Really? Is that how I should think of it? A way to reconcile our need for individuality with the sharing of self that is inevitable in a marriage? Or a barrier that states- “Here is the line. Keep out. You are not welcome. “ The parley didn’t go on much longer, as I capitulated pretty much instantly. Here was the compromise. He got to keep the shoe garage, I got to tell this story about being married to a man who needs a shoe garage.
A more serious previous parley came up about two years into our marriage. We had an ongoing battle about cleaning. He didn’t think I cleaned very well, I really didn’t care what he thought. Not that I wouldn’t do chores. I was excellent at picking bathroom mold off the grout between the tiles and scrubbing the copper bottoms of our Revere Ware pots until they gleamed, but only when I felt like it. One day in the midst of an argument we’d had a million times, I was thunderstruck by an insight. My mother was a fastidious housekeeper, his mother was quite the opposite. He’d married me in the expectation that I would keep house like my mother, I’d married him figuring he wouldn’t care if I didn’t.
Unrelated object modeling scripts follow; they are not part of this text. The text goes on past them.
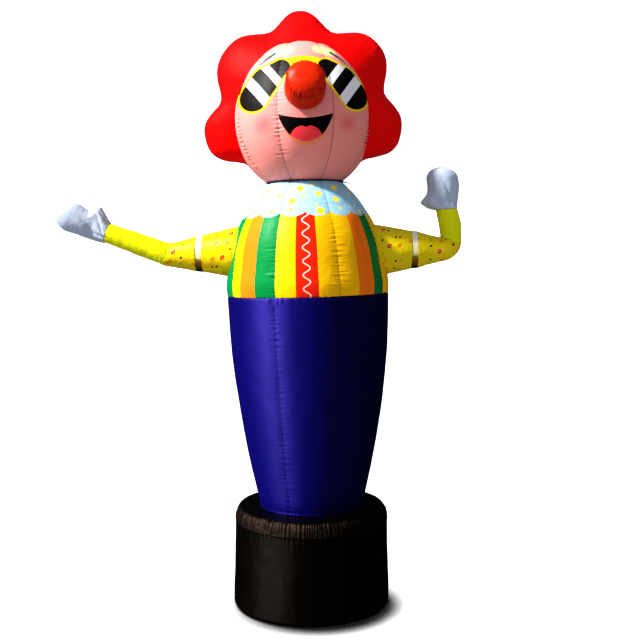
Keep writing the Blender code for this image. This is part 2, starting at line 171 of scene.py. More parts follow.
# How the pleats of a gathered edge differ round the piece, and how fine the wrinkles are
PLEAT_DRIFT = 2.5
PLEAT_DRIFT_NOISE = (6.0, 3.0)
PLEAT_LENGTH_NOISE = (11.0, 9.0)
PLEAT_CHANCE = (0.3, 0.7)
PLEAT_LENGTHS = (0.3, 1.5)
WRINKLE_DETAIL = 2.0
WRINKLE_ROUGHNESS = 0.55
SEAMLESS_DEPTH = 0.0001
WELD_DISTANCE = 0.00003


def make_gored_tree(puckers):
    """Turns an outline into cloth of upright gores, drawn in and puckered at the seams."""
    inputs = {"Outline": "Geometry", "Around": "Int", "Gores": "Int", "Turn": "Float",
              "Widest": "Float", "Seam Depth": "Float", "Seam Tightness": "Float",
              "Seam Crowding": "Float", "Pucker Pitch": "Float", "Pucker Depth": "Float",
              "Pucker Reach": "Float", "Tight Height": "Float", "Tight Spread": "Float",
              "Gathers": "Float", "Gather Depth": "Float", "Wrinkle Depth": "Float",
              "Wrinkle Size": "Float", "Seed": "Float", "Cloth": "Material"}
    tree, given = new_tree("gored_cloth", inputs, {"Piece": "Geometry"})
    rows = add(tree, "GeometryNodeAttributeDomainSize", (given["Outline"],))
    columns = add(tree, "ShaderNodeMath", (given["Around"], 1.0), operation="ADD")
    grid = add(tree, "GeometryNodeMeshGrid", (1.0, 1.0, columns, rows))
    index = add(tree, "GeometryNodeInputIndex")
    row = add(tree, "ShaderNodeMath", (index, rows), operation="MODULO")

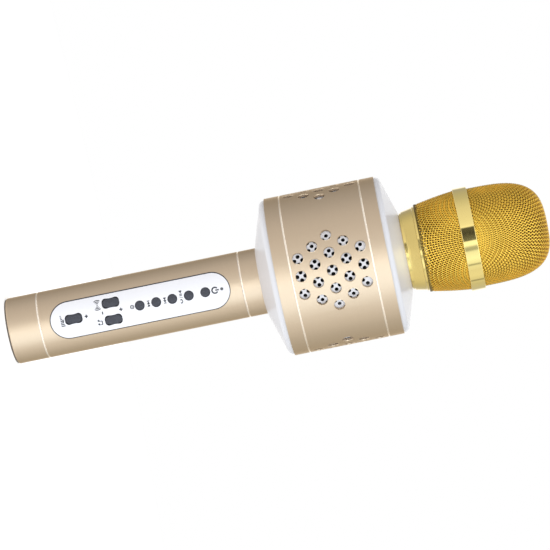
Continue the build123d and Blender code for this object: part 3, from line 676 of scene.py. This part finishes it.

The flash of insight was accompanied by the realization that to David, tidiness and orderly housekeeping are ways to stave off the chaos of the universe, for me, they are the very definition of forced labor and slavery. The realization was enough to shock the both of us into silence. Were there grounds for compromise in those world views? Looking back, I can see our entire marriage was teetering on the brink of an unscrubbed toilet. We pulled back from the edge however because it was such an absurdly wrongheaded misunderstanding, it was impossible not to laugh at ourselves.
It took a while to get to the point where we had the income, but the eventual compromise was called Broomhilda, a feminist cleaning service that had started out as chimney sweeping business.
Well as the great Alexander said to Polyperchon who was trying to get Alexander to make a sneak attack on the Persian emperor Darius. “I can't divorce a guy because he thinks that I don’t clean toilets well, because he’s kinda gotta point.”
Here Montaigne lui-meme breaks into my thoughts
Madame, he says, you have misquoted me. I have said no such thing.
Monsieur, I reply, You are now in the public domain, I may say whatever I like about what you said.
This may be, he responds with tristesse , but that does not make it honorable, edifying or intelligent.
I take offense. It is humor, which does not translate well across time or language. You are not my audience, sir.
Bien sur, mais...
Ok, granted, but you are piggybacking on my work. The least you can do is show some respect.
Very good then.
Montaigne leaves without pinning down the exact quantity of respect that is defined as some.
The hour of parley is dangerous indeed.